The chip shortage continues to make things difficult for both consumers and automakers. In response to a limited supply of chips, automakers continue to adjust production of vehicles, cut incentives, and tweak pricing to account for car shortages. In a new move, which we saw from Nissan and Infiniti earlier this year, General Motors will reportedly stop working with non-GM dealers on off-lease vehicle payoffs starting next month.
According to a report by Automotive News, GM is making the decision because of the chip shortage. A GM spokesperson told the outlet that the decision is “to better support our GM dealers through the current economic environment and the challenges they’re encountering sourcing quality pre-owned vehicles.”
Starting on July 1 and continuing until the end of the year, only GM dealerships will be able to work with current GM lessees if they’re looking to trade their vehicles in for a different one. This, as the GM spokesperson stated, will greatly help dealers get much-needed used vehicles to resell. GM will reassess the decision on off-lease buyouts at the end of the year, said the spokesperson.
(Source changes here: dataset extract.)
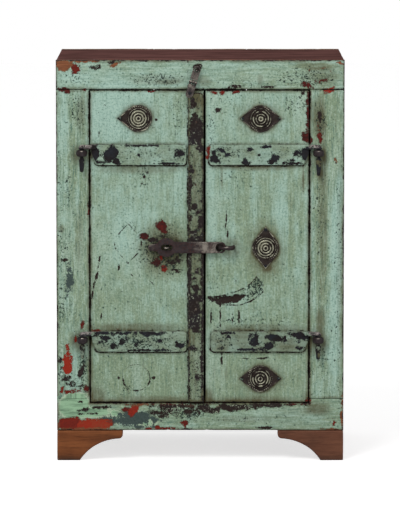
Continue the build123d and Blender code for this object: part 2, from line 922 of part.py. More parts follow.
with BuildPart() as latch_leaf:
    with BuildSketch(latch_plane):
        draw_latch_plate(-plate_start, -latch_leaf_length + latch_width / 2, -latch_leaf_length)
        for end in (-1, 1):
            with Locations((end * (leaf_knuckle + latch_width / 2) / 2, -plate_start / 2)):
                Rectangle(latch_width / 2 - leaf_knuckle, plate_start)
        with Locations((0, -latch_nail_distance)):
            Circle(nail_hole, mode=Mode.SUBTRACT)
    extrude(amount=latch_thickness)
    for low, high in ((-latch_width / 2, -leaf_knuckle), (leaf_knuckle, latch_width / 2)):
        bore_knuckle(make_knuckle(low, high), high - low, latch_pin_radius + driven_play)
save(latch_leaf.part, "latch_leaf")

with BuildPart() as latch_strap:
    with BuildSketch(latch_plane):
        draw_latch_plate(plate_start, latch_strap_length - latch_width / 2, latch_strap_length)
        with Locations((0, plate_start / 2)):
            Rectangle(latch_knuckle_width, plate_start)
        with Locations((0, latch_eye_distance + latch_hole_offset)):
            Ellipse(latch_hole_width / 2, latch_hole_height / 2, mode=Mode.SUBTRACT)
    extrude(amount=latch_thickness)
    barrel = make_knuckle(-half_knuckle, half_knuckle)
    bore_knuckle(barrel, latch_knuckle_width, latch_pin_radius + latch_play)
save(latch_strap.part, "latch_strap")

with BuildPart() as latch_pin:
    pin_end = Plane(
        origin=latch_plane.from_local_coords(
            (-latch_width / 2 - latch_pin_overhang, 0, latch_knuckle_radius)
        ),
        x_dir=latch_plane.z_dir,
        z_dir=latch_plane.x_dir,
    )
    with BuildSketch(pin_end):
        Circle(latch_pin_radius)
    extrude(amount=latch_width + 2 * latch_pin_overhang)
save(latch_pin.part, "latch_pin")
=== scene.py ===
import json
import math

import bmesh
import bpy
import numpy as np
from mathutils import Matrix, Vector


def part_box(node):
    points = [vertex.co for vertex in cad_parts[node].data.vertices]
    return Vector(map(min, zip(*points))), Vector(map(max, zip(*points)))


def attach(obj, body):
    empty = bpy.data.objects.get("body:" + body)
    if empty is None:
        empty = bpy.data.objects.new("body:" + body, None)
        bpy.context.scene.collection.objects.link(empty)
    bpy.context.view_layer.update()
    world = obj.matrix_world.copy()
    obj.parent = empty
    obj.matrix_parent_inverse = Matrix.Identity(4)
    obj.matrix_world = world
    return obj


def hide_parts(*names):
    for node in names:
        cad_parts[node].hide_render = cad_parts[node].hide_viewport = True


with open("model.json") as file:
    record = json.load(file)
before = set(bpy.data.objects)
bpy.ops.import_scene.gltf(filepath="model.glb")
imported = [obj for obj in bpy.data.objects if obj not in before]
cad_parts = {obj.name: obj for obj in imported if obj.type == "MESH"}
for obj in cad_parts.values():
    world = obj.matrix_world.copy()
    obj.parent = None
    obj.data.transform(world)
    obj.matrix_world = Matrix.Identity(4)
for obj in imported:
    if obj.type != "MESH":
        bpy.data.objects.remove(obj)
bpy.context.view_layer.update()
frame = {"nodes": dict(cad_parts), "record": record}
mm = 0.001  # every size below is in millimetres
bodyOf = {}
for bodyName, bodyNodes in frame["record"]["behaviour"]["bodies"].items():
    bodyOf.update({node: bodyName for node in bodyNodes})
print("frame loaded,", len(bodyOf), "nodes")


def boxOf(node):  # lowest and highest corner, millimetres
    low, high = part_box(node)
    return np.array(low) / mm, np.array(high) / mm


# lumpy values for shapes and wear, the same on every run

def latticeValue(cell, seed):
    mixed = cell[:, 0] * 73856093 ^ cell[:, 1] * 19349663 ^ cell[:, 2] * 83492791 ^ seed * 2654435
    mixed = (mixed ^ mixed >> 13) * 1274126177
    mixed = mixed ^ mixed >> 16
    return (mixed & 65535) / 32767.5 - 1


def lumps(points, size, seed):  # from -1 to 1, each lump about size across
    spot = points / size
    cell = np.floor(spot).astype(np.int64)
    part = spot - cell
    part = part * part * (3 - 2 * part)
    total = np.zeros(len(points))
    for corner in np.ndindex(2, 2, 2):
        weight = np.prod(np.where(corner, part, 1 - part), axis=1)
        total += weight * latticeValue(cell + corner, seed)
    return total


def ragged(points, size, seed, layers=3):  # lumps with smaller lumps on them
    size = np.asarray(size, float)
    return sum(lumps(points, size / 2 ** k, seed + 17 * k) / 2 ** k for k in range(layers)) / 1.3


def ease(value, low, high):
    share = np.clip((value - low) / (high - low), 0, 1)
    return share * share * (3 - 2 * share)


# making meshes and setting them in place of the plain parts

def linked(name, data):
    made = bpy.data.objects.new(name, data)
    bpy.context.scene.collection.objects.link(made)
    return made


def makePiece(name, points, faces, material):
    mesh = bpy.data.meshes.new(name)
    mesh.from_pydata((np.asarray(points) * mm).tolist(), [], faces)
    mesh.materials.append(material)
    piece = linked(name, mesh)
    pointOutwards(mesh)
    return piece


def pointOutwards(mesh):
    shell = bmesh.new()
    shell.from_mesh(mesh)
    bmesh.ops.recalc_face_normals(shell, faces=shell.faces)
    shell.to_mesh(mesh)
    shell.free()
    mesh.shade_smooth()


def pointsOf(mesh):  # millimetres
    flat = np.zeros(len(mesh.vertices) * 3)
    mesh.vertices.foreach_get("co", flat)
    return flat.reshape(-1, 3) / mm


def movePoints(mesh, points):
    mesh.vertices.foreach_set("co", (points * mm).ravel())
    mesh.update()


def normalsOf(mesh):
    flat = np.zeros(len(mesh.vertices) * 3)
    mesh.vertex_normals.foreach_get("vector", flat)
    return flat.reshape(-1, 3)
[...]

While the decision will help GM dealers, it could be a large issue for consumers. Dealers and online automobile retailers are offering top-dollar for used cars at the moment, so consumers looking to have a different brand buy out their lease to take advantage of high used car prices will find GM’s new move to be tricky to work around.
Nissan and Infiniti did something similar earlier this May to “encourage traffic” and “boost pre-owned inventory.” The Japanese automakers didn’t provide an official timeline for how long its limits will be in place. We expect to see more automakers introduce similar limits as the chip shortage continues to drag on.